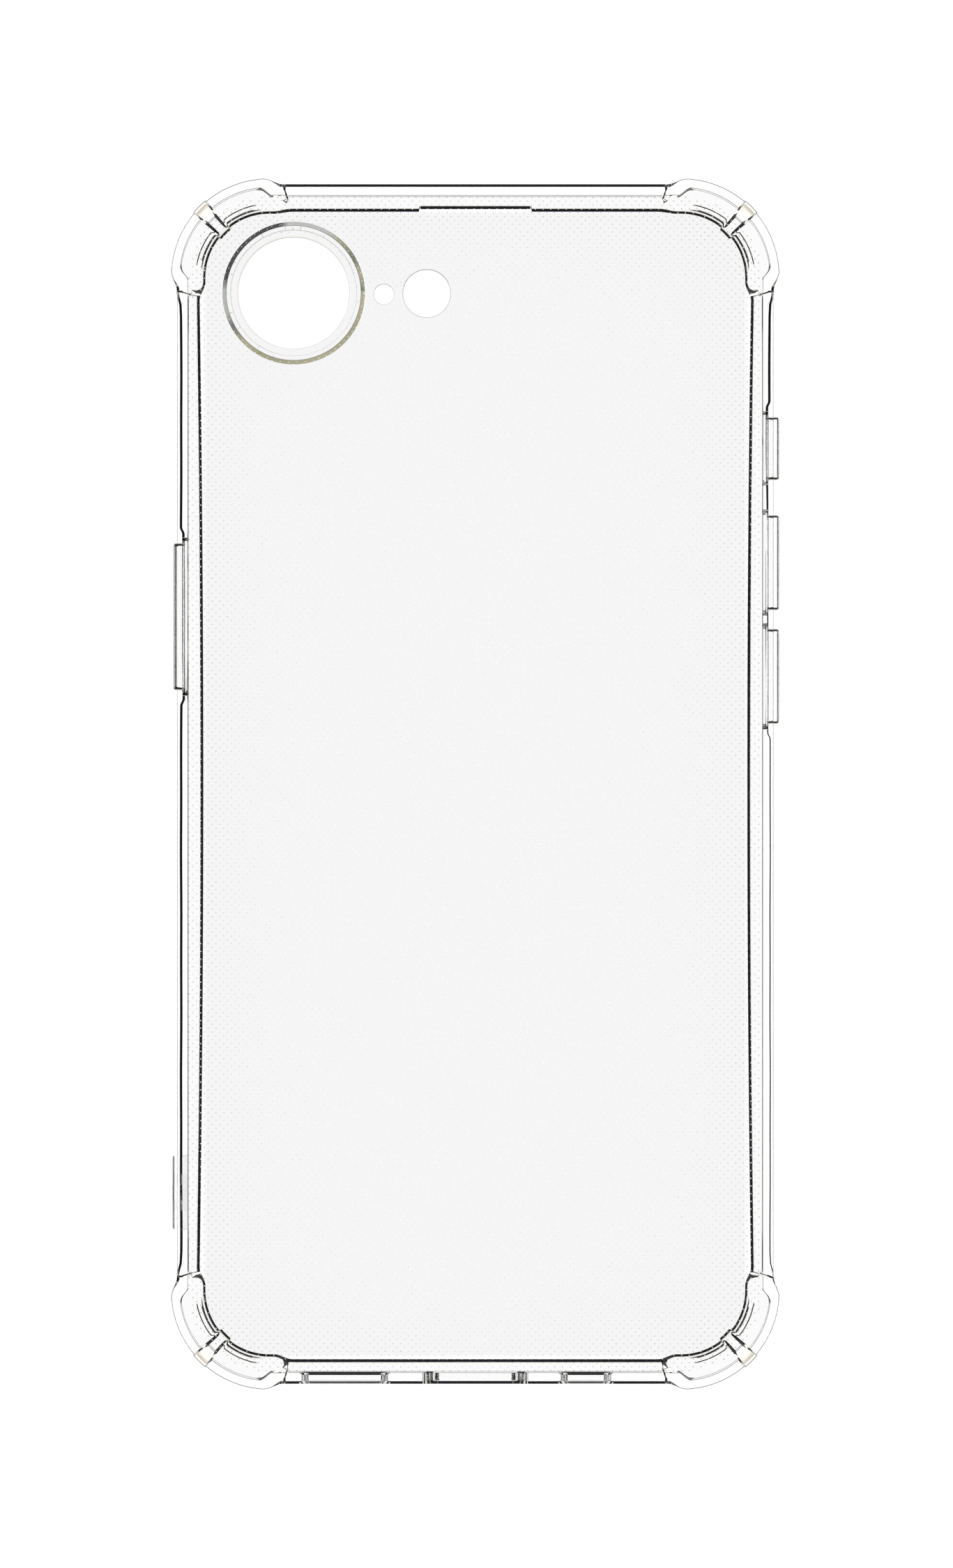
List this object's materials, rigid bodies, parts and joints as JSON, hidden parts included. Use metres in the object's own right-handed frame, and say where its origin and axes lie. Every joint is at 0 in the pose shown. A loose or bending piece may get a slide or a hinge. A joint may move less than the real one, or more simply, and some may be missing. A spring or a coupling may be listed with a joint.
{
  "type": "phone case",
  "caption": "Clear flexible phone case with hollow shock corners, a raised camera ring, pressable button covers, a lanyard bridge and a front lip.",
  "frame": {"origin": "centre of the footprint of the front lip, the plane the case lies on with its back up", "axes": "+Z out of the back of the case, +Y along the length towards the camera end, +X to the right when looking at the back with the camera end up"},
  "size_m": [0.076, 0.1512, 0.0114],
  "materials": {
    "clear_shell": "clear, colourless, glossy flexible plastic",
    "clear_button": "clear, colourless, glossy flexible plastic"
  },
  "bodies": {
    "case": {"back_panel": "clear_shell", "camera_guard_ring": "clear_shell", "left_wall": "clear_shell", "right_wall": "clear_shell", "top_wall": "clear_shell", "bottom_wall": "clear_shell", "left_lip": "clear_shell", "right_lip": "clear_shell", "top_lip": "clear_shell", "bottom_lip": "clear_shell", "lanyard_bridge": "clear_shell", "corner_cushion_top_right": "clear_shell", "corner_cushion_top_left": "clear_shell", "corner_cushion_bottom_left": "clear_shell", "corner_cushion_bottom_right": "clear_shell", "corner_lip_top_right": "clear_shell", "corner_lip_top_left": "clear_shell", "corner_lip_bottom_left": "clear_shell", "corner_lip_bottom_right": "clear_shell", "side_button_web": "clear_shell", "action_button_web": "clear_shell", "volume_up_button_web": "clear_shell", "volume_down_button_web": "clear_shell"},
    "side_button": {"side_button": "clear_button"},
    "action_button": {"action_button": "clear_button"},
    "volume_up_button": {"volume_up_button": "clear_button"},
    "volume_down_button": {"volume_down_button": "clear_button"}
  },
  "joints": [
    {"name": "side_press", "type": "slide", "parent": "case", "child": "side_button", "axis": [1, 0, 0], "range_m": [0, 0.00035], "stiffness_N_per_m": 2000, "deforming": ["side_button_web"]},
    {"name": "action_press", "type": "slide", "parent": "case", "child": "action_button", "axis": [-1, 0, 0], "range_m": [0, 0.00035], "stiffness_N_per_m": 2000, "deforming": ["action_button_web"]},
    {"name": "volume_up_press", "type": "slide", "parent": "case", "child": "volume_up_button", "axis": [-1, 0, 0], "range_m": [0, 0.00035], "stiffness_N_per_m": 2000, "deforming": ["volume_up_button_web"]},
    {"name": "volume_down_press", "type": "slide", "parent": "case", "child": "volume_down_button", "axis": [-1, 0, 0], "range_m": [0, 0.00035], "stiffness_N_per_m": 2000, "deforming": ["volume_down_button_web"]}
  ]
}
+ + + + +
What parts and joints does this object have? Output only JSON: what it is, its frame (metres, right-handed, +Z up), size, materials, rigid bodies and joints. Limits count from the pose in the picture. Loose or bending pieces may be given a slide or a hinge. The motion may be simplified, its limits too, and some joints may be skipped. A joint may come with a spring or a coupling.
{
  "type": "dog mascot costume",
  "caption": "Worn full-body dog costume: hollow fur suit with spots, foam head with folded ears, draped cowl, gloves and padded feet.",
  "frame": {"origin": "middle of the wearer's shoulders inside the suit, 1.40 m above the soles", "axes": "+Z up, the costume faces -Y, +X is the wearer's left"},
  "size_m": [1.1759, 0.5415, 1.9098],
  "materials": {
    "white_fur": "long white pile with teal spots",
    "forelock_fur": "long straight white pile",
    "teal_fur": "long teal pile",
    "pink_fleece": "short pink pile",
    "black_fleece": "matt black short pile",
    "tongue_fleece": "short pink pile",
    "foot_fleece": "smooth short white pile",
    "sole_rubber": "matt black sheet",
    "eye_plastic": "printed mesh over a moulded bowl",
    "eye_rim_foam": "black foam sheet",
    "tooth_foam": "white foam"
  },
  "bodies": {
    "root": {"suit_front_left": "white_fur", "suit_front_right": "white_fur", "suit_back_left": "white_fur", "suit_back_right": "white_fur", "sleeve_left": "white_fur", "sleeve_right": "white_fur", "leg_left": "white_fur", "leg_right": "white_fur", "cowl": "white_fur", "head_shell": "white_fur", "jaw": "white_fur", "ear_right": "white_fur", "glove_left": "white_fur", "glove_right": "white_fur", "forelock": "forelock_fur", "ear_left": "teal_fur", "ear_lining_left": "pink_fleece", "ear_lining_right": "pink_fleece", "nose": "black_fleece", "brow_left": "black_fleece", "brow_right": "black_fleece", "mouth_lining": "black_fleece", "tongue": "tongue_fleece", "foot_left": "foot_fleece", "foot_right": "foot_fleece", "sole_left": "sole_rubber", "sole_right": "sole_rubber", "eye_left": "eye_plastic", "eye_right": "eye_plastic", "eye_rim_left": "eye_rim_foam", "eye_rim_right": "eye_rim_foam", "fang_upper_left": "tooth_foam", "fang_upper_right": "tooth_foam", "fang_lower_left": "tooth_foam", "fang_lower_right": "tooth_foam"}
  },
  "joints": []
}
+ + + + +
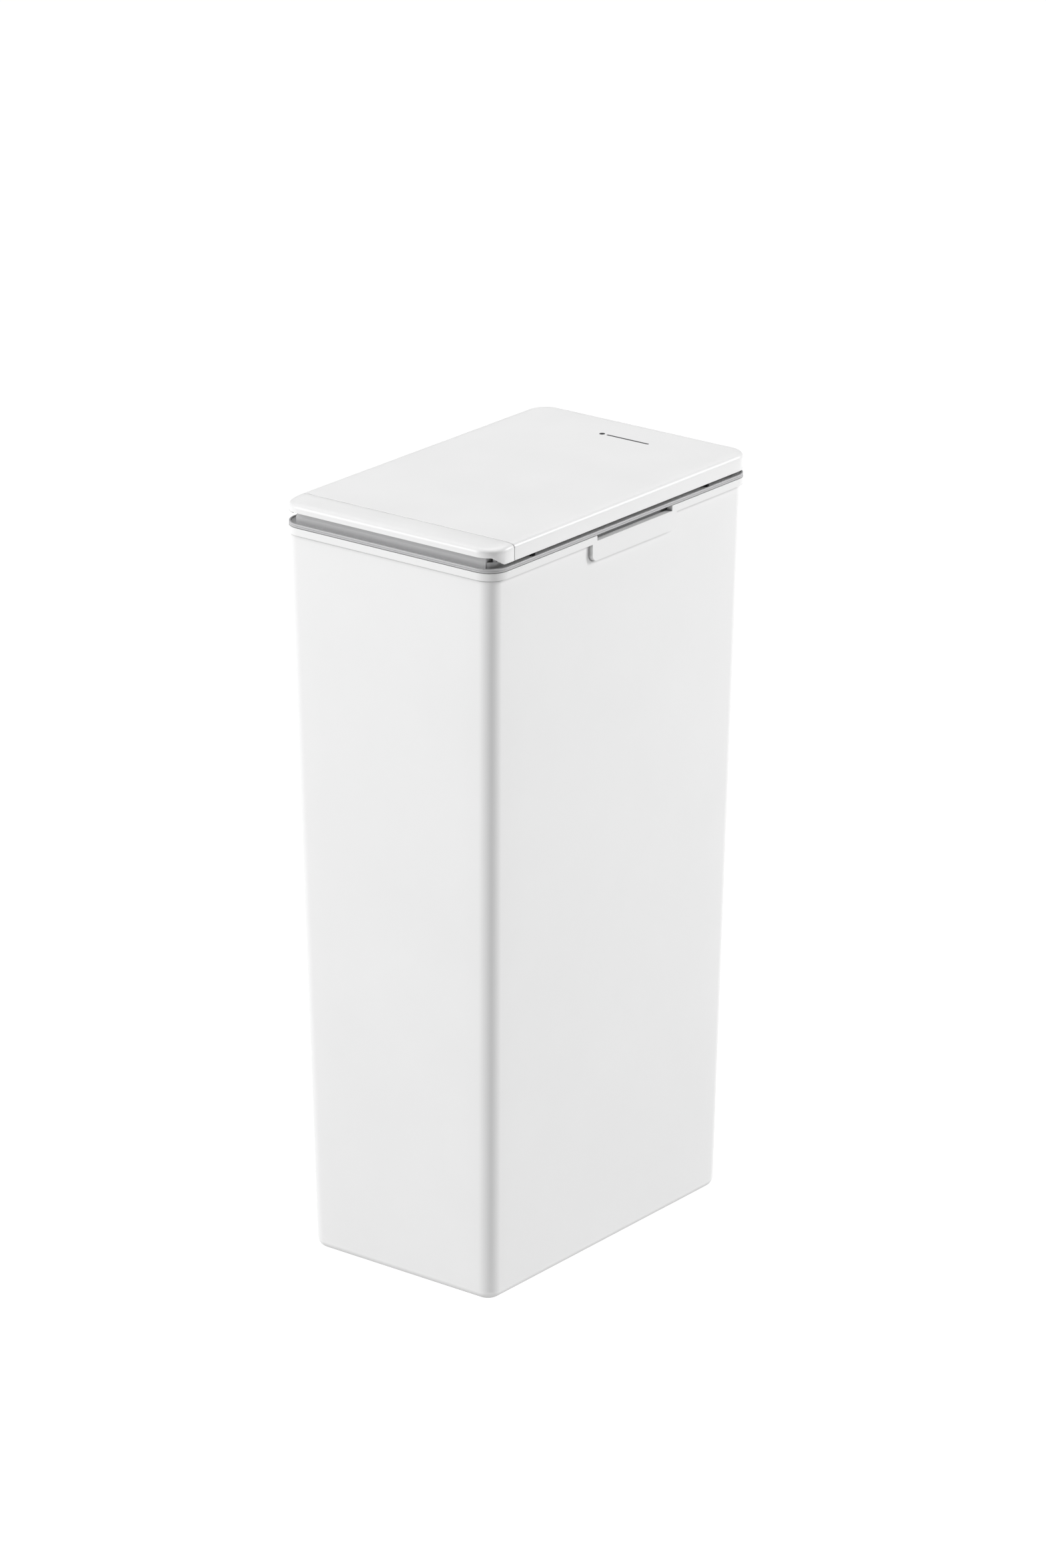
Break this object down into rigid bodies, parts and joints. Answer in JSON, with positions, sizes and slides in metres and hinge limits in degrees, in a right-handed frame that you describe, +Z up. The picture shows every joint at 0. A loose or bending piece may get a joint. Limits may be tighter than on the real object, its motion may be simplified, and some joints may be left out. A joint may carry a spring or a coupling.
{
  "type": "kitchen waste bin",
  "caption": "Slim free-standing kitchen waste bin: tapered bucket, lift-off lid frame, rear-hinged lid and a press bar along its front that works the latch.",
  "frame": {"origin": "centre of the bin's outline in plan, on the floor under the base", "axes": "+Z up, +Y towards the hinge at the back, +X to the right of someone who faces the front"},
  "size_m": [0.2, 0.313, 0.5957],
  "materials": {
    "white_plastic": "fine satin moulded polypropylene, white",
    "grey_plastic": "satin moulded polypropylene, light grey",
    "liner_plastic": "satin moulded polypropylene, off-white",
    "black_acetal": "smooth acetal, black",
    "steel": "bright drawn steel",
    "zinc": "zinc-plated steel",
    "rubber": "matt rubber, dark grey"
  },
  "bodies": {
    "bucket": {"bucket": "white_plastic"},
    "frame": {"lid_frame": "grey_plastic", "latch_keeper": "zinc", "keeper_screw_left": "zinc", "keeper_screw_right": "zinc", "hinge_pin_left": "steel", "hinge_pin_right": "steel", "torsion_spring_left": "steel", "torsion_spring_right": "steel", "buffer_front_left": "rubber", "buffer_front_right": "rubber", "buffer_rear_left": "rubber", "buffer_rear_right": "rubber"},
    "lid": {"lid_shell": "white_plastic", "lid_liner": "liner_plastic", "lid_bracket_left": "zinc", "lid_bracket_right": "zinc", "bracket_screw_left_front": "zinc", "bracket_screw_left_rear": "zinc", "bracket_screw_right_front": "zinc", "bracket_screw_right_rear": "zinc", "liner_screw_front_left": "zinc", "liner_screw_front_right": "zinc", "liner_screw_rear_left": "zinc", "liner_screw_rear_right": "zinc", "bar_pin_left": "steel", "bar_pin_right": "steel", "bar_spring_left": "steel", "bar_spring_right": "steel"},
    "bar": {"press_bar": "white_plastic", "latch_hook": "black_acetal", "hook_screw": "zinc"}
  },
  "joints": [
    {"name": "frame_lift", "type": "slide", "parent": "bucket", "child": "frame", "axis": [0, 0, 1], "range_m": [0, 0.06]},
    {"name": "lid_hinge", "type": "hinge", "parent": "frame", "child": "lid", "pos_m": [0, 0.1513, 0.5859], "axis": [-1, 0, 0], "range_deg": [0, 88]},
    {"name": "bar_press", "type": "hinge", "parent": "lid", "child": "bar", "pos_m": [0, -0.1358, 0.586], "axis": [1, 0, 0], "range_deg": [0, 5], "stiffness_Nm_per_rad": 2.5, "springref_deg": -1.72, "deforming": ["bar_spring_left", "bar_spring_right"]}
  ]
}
+ + + + +
What you will do: Using the listing above, show each line holding the string "joints".

Output of the exercise:
List this object's materials, rigid bodies, parts and joints as JSON, hidden parts included. Use metres in the object's own right-handed frame, and say where its origin and axes lie. Every joint is at 0 in the pose shown. A loose or bending piece may get a slide or a hinge. A joint may move less than the real one, or more simply, and some may be missing. A spring or a coupling may be listed with a joint.
  "joints": [
What parts and joints does this object have? Output only JSON: what it is, its frame (metres, right-handed, +Z up), size, materials, rigid bodies and joints. Limits count from the pose in the picture. Loose or bending pieces may be given a slide or a hinge. The motion may be simplified, its limits too, and some joints may be skipped. A joint may come with a spring or a coupling.
  "joints": []
Break this object down into rigid bodies, parts and joints. Answer in JSON, with positions, sizes and slides in metres and hinge limits in degrees, in a right-handed frame that you describe, +Z up. The picture shows every joint at 0. A loose or bending piece may get a joint. Limits may be tighter than on the real object, its motion may be simplified, and some joints may be left out. A joint may carry a spring or a coupling.
  "joints": [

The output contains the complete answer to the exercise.